There are a few ways to initialize a struct of this kind to "zeros":
A a = { 0.0, 0.0 };
A a = { };
A a = A();
or if you have a C++11 compatible compiler:
A a{0.0, 0.0};
A a{}
or add a constructor to the struct definition:
struct A {
double a;
double b;
A() : a(0.0), b(0.0) {}
};
5 Comments
juanchopanza
There's also C++11's
A a{}.
Mike Seymour
And, before 2011,
A a = A();juanchopanza
I mean, you don't need to pass the
0s. If you want to value initialize, all you need is A a{}.
Mats Petersson
Ok, I think I've added the further different ways - I've probably missed one or two of the more obscure variants...
Ayush
@MatsPetersson What if these are members of struct : 1) char arr [20]; 2) char *city; 3) Pointer to some other struct. Will A a = { } work? Will it initialize them to zero?
8.5. Initializers [dcl.init] / 11.
If no initializer is specified for an object, the object is default-initialized; if no initialization is performed, an object with automatic or dynamic storage duration has indeterminate value. [ Note: Objects with static or thread storage duration are zero-initialized, see 3.6.2. — end note ]
and (ordering reversed for readability):
8.5. Initializers [dcl.init] / 6.
To default-initialize an object of type T means:
— if T is a (possibly cv-qualified) class type (Clause 9), the default constructor for T is called (and the initialization is ill-formed if T has no accessible default constructor);
— if T is an array type, each element is default-initialized;
— otherwise, no initialization is performed. [emphasis mine]
If a program calls for the default initialization of an object of a const-qualified type T, T shall be a class type with a user-provided default constructor.
They are default initialized. For builtin types like int or double, their value depends on where the struct is declared (as a rule of thumb (but just as that): Assume they are always garbage unless initialized).
In global scope or/and with static storage, they are all zeroes (incl. when the struct is a member of a struct which is at global scope).
At function-local scope, they are full of garbage.
Example:
#include <iostream>
struct Foo {
int x;
int y;
};
Foo foo;
int main () {
Foo bar;
std::cout << foo.x << ":" << foo.y << '\n';
std::cout << bar.x << ":" << bar.y << '\n';
}
This on the first run gives me
0:0
-1077978680:12574708
On the second run, without recompilation, this gives me:
0:0
-1075556168:12574708
A POD-struct can be initialized all zeroes using e.g. memset or just ...
Foo foo = {0}; // C and C++03
Foo foo{0}; // C++11
Comments
No. In the general case, they have unspecified values.

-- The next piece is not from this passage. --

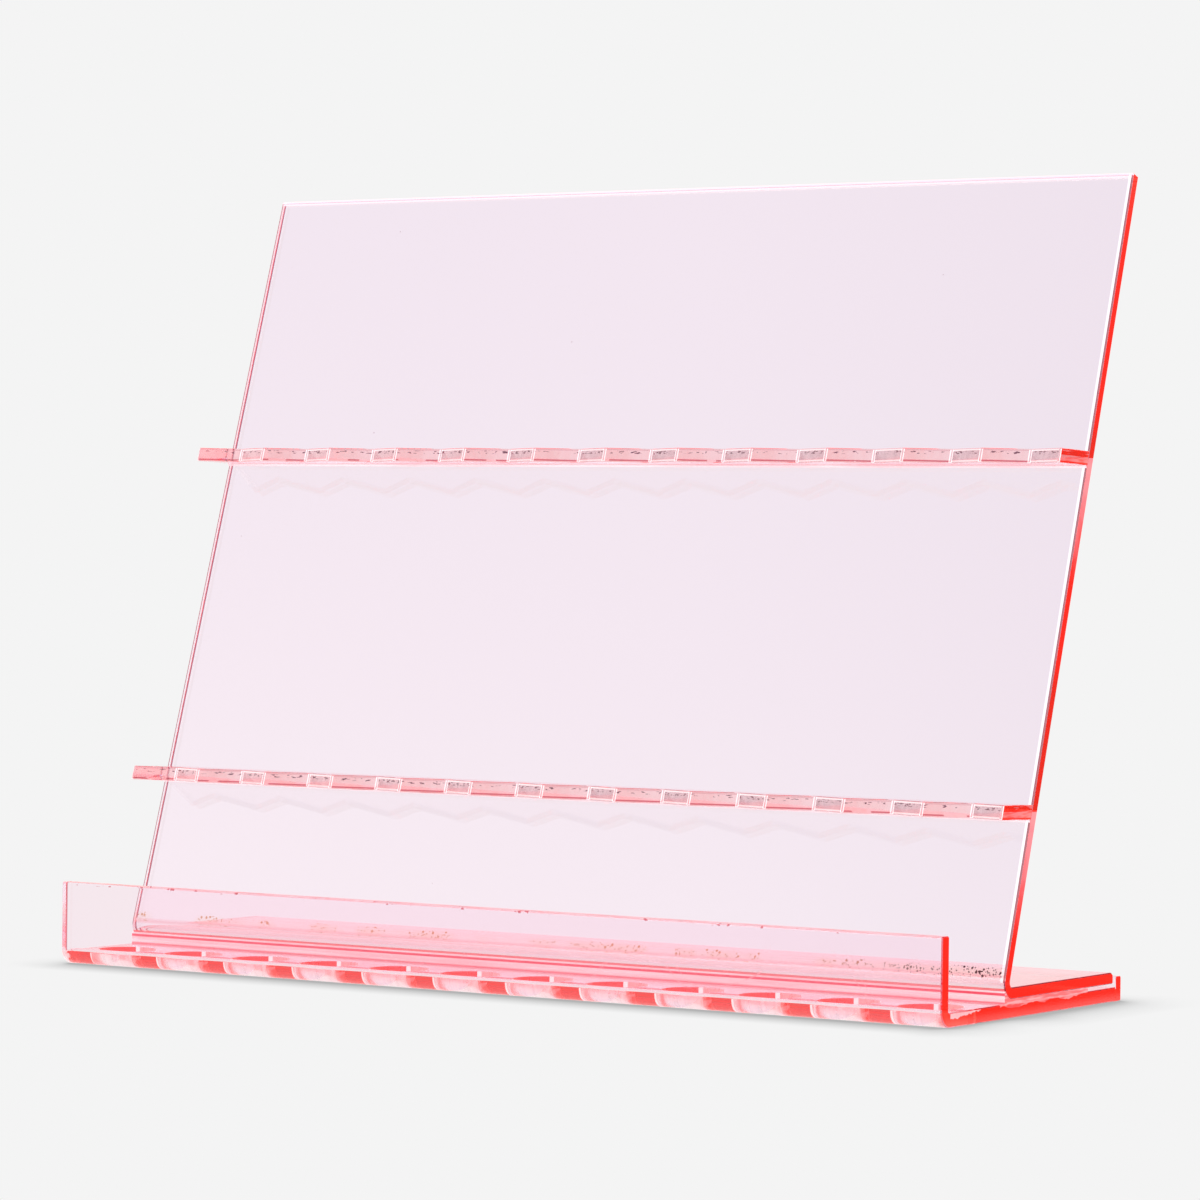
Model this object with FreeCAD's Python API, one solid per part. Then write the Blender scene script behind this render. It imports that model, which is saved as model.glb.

If you don't like this behaviour, you can provide a constructor:
struct A {
double a;
double b;
A(): a(0.0), b(0.0) {}
}
2 Comments
Daniel Daranas
@phresnel When you design a class (or struct), you need to design it universally. In some circumstances it may be initialized, but not in the general case. You need to know that your code will not, in general, produce an initialized struct, and hence take measures to initialize your values if you're interested in having initialized values in general. That was what I answered to the OP.
Sebastian Mach
Of course you are right about the class design, however, whether they have unspecified values or not depends on the location, so for a subset of possible C++ situations, they do have well-specified values.